Only the lines from the one with "rim_height = lower_slope" through the one with "obj.matrix_world = Matrix.Identity(4)" are to be restated, word for word, with both of them included.

►

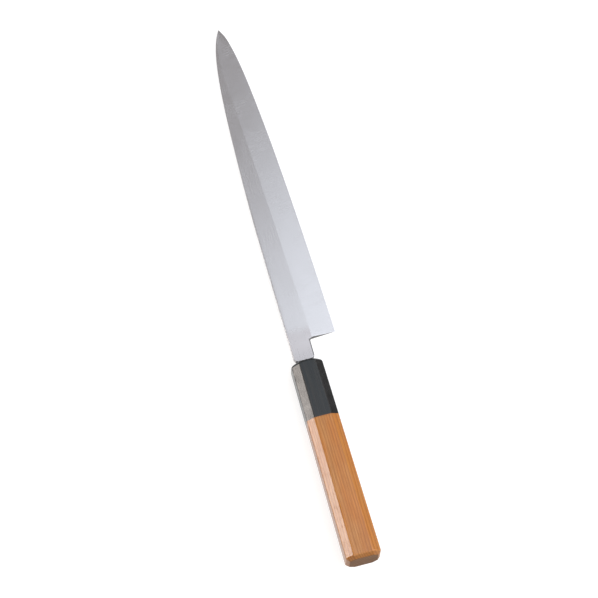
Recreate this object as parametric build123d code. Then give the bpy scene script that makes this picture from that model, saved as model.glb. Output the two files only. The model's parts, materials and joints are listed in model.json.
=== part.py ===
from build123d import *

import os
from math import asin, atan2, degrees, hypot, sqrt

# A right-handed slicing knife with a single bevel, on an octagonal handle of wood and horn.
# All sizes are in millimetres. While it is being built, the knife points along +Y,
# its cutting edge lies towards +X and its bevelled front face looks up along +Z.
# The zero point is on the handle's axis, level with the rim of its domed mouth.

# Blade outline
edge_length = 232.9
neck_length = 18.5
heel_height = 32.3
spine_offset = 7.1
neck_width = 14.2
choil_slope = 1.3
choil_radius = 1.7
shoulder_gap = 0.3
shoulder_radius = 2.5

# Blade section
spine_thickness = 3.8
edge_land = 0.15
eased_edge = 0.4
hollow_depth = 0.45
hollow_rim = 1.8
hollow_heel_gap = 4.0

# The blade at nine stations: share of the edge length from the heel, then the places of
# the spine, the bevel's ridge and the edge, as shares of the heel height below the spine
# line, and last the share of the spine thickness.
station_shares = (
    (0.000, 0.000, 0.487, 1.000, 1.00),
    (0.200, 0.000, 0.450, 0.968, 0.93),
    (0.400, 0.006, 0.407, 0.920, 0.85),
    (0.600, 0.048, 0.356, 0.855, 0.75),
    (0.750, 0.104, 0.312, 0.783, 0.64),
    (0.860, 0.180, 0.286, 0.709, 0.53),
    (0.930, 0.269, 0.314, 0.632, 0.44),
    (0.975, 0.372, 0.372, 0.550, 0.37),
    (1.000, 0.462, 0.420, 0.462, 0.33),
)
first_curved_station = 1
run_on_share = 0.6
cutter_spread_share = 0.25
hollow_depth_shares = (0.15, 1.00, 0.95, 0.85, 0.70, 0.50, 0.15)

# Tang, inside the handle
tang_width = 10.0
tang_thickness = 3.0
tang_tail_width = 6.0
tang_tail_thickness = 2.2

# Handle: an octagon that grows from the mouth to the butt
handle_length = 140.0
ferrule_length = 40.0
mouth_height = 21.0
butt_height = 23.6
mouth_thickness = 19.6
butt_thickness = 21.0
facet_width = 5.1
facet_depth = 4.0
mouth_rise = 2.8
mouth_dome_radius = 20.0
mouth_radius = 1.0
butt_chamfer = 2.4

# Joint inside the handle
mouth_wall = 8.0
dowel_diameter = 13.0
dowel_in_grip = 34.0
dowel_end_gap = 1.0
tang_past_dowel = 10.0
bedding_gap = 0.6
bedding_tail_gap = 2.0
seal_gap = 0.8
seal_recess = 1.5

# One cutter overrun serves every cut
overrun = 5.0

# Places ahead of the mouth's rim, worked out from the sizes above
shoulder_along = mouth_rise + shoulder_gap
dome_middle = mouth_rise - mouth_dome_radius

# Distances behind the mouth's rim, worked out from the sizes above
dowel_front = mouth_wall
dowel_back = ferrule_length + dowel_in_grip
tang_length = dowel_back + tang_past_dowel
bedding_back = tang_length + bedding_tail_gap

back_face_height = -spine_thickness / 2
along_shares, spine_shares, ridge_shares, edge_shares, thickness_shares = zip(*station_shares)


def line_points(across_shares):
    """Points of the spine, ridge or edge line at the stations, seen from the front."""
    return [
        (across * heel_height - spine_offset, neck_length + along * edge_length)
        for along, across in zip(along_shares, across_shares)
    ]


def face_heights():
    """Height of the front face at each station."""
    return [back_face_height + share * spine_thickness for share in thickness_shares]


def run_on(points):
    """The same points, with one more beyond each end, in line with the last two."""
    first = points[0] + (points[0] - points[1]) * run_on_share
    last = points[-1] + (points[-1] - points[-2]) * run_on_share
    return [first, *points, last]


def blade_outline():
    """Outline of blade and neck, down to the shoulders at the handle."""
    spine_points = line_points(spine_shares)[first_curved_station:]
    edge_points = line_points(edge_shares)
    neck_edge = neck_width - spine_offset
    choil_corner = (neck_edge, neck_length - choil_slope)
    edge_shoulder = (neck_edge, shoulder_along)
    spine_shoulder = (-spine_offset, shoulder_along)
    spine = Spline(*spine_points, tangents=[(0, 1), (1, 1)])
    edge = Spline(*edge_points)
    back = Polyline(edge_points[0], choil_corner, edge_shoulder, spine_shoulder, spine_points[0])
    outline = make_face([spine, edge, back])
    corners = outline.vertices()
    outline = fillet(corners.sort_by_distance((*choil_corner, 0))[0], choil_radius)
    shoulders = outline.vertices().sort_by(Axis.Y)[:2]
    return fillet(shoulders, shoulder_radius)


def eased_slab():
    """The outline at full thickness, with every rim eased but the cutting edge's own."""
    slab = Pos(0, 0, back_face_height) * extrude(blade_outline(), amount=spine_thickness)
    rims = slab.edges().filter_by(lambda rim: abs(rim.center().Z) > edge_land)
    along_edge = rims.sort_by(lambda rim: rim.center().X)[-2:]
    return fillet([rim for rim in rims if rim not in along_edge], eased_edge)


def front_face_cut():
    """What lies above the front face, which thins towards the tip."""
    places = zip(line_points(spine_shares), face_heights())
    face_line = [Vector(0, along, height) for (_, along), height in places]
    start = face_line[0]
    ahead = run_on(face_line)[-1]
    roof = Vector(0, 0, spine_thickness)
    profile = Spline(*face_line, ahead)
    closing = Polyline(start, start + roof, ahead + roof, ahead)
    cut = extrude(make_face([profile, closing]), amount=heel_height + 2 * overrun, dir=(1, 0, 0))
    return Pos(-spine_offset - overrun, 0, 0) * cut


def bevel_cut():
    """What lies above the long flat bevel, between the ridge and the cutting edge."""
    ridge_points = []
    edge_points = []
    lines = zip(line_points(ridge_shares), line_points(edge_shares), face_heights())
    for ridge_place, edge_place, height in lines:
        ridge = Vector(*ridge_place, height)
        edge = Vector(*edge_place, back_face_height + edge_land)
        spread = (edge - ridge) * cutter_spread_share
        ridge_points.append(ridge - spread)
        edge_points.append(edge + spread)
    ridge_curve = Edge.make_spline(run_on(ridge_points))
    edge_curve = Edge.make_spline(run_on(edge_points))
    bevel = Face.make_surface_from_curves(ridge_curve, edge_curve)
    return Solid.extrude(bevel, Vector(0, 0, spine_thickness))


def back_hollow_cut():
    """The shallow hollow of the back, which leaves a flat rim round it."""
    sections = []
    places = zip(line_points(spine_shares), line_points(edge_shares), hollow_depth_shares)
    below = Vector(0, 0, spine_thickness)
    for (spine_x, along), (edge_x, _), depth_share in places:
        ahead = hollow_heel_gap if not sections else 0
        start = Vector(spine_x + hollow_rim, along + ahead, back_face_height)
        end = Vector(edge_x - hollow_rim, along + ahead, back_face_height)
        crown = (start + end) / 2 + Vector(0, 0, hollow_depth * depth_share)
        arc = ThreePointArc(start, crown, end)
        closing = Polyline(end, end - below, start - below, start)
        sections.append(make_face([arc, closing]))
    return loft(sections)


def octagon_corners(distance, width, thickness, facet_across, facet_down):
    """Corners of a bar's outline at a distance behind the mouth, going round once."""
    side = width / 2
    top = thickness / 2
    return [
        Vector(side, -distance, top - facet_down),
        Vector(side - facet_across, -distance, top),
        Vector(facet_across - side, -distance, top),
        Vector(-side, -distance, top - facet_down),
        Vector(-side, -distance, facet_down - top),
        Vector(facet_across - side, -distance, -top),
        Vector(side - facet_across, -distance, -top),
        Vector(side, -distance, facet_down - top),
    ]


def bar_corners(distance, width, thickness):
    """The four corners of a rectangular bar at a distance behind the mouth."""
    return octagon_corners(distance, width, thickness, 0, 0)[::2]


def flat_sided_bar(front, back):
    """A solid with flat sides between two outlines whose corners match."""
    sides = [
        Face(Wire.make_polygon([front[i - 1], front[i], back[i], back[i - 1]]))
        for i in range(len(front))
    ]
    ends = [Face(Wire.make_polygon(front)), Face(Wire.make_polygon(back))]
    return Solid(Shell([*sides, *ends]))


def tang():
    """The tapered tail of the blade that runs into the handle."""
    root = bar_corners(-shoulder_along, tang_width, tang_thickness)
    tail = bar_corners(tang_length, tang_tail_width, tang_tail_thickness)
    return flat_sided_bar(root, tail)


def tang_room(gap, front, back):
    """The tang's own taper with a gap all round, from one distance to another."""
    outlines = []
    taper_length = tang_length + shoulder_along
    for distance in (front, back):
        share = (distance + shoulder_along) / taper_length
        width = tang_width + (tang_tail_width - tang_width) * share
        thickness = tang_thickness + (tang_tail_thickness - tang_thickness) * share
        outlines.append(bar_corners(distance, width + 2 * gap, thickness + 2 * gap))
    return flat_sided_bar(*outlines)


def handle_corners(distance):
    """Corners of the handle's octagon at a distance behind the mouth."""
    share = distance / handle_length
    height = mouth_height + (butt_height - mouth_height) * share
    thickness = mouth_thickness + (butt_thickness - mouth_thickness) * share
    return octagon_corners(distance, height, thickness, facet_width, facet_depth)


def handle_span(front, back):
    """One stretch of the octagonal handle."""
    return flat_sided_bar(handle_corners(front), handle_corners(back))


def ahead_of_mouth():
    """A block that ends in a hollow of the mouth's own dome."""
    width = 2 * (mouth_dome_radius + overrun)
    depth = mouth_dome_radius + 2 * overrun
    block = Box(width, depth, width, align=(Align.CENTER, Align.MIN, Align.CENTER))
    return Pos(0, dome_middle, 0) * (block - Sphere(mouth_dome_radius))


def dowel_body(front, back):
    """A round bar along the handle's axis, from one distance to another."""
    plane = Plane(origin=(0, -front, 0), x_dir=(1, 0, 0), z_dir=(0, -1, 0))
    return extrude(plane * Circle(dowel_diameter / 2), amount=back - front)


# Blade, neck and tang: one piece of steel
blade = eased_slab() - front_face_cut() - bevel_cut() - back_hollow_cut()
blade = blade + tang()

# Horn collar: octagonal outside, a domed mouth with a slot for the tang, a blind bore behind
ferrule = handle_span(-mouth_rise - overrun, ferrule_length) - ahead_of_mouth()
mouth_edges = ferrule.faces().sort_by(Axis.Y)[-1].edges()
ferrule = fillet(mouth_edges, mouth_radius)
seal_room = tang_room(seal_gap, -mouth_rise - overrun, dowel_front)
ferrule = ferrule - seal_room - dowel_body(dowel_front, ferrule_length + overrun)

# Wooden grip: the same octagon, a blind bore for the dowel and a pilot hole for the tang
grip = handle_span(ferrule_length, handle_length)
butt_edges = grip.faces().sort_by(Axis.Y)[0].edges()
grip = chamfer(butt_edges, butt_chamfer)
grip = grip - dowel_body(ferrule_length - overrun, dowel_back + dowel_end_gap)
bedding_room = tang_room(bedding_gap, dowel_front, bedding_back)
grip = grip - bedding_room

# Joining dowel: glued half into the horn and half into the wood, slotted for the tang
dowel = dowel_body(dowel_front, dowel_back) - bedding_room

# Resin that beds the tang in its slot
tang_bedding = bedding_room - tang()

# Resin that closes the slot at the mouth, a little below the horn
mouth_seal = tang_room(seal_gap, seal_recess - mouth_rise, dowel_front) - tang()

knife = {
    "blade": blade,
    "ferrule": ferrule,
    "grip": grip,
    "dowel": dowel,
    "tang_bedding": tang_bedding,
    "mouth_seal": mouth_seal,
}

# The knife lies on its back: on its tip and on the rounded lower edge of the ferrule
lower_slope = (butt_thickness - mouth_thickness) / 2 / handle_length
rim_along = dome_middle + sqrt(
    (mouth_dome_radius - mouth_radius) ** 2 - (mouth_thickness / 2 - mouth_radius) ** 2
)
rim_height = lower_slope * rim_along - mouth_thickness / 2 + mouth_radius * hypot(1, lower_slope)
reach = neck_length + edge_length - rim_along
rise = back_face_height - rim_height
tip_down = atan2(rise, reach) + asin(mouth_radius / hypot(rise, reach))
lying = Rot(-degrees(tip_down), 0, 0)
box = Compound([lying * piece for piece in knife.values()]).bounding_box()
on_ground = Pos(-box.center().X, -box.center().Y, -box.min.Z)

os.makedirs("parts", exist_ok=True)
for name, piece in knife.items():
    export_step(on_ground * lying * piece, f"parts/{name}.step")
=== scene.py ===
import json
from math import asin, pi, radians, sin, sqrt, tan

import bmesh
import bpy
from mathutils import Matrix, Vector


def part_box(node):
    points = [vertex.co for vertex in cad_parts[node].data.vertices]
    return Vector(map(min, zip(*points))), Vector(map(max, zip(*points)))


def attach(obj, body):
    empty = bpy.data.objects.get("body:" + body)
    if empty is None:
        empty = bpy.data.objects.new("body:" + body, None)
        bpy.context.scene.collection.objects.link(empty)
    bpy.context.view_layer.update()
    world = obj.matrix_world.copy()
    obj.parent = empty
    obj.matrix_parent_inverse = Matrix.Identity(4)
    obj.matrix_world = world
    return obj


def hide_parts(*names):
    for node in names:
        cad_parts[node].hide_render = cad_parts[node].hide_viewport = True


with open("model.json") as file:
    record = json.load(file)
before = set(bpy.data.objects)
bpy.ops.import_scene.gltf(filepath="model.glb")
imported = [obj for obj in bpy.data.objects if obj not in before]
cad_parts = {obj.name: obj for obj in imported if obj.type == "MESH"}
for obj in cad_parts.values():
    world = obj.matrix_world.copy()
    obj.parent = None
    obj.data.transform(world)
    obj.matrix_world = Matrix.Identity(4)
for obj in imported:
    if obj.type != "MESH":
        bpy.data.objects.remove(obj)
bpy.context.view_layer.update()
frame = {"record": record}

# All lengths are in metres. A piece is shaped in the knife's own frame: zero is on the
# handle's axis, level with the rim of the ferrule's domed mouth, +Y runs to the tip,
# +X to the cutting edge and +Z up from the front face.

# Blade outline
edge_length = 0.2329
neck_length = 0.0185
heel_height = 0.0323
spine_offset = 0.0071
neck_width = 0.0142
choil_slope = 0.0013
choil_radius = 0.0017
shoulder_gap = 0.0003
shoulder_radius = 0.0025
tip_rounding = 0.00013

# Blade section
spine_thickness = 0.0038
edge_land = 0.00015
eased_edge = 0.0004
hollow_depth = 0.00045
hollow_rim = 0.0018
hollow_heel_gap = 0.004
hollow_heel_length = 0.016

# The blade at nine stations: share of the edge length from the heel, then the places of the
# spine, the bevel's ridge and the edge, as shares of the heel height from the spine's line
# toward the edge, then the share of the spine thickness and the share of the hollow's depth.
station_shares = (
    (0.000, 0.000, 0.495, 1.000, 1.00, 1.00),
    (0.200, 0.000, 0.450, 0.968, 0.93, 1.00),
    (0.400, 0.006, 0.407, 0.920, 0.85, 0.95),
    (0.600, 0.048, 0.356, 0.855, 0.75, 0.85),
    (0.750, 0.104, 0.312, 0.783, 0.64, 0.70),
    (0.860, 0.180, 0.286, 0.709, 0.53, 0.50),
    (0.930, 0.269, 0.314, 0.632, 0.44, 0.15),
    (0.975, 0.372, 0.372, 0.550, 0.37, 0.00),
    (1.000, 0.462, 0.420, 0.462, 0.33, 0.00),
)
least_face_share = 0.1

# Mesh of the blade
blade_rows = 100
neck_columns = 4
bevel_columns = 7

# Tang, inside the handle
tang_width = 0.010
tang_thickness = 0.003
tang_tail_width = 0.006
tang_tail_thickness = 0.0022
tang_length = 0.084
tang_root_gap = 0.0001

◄

▶ COMPLETE OUTPUT:
rim_height = lower_slope * rim_along - mouth_thickness / 2 + mouth_radius * hypot(1, lower_slope)
reach = neck_length + edge_length - rim_along
rise = back_face_height - rim_height
tip_down = atan2(rise, reach) + asin(mouth_radius / hypot(rise, reach))
lying = Rot(-degrees(tip_down), 0, 0)
box = Compound([lying * piece for piece in knife.values()]).bounding_box()
on_ground = Pos(-box.center().X, -box.center().Y, -box.min.Z)

os.makedirs("parts", exist_ok=True)
for name, piece in knife.items():
    export_step(on_ground * lying * piece, f"parts/{name}.step")
=== scene.py ===
import json
from math import asin, pi, radians, sin, sqrt, tan

import bmesh
import bpy
from mathutils import Matrix, Vector


def part_box(node):
    points = [vertex.co for vertex in cad_parts[node].data.vertices]
    return Vector(map(min, zip(*points))), Vector(map(max, zip(*points)))


def attach(obj, body):
    empty = bpy.data.objects.get("body:" + body)
    if empty is None:
        empty = bpy.data.objects.new("body:" + body, None)
        bpy.context.scene.collection.objects.link(empty)
    bpy.context.view_layer.update()
    world = obj.matrix_world.copy()
    obj.parent = empty
    obj.matrix_parent_inverse = Matrix.Identity(4)
    obj.matrix_world = world
    return obj


def hide_parts(*names):
    for node in names:
        cad_parts[node].hide_render = cad_parts[node].hide_viewport = True


with open("model.json") as file:
    record = json.load(file)
before = set(bpy.data.objects)
bpy.ops.import_scene.gltf(filepath="model.glb")
imported = [obj for obj in bpy.data.objects if obj not in before]
cad_parts = {obj.name: obj for obj in imported if obj.type == "MESH"}
for obj in cad_parts.values():
    world = obj.matrix_world.copy()
    obj.parent = None
    obj.data.transform(world)
    obj.matrix_world = Matrix.Identity(4)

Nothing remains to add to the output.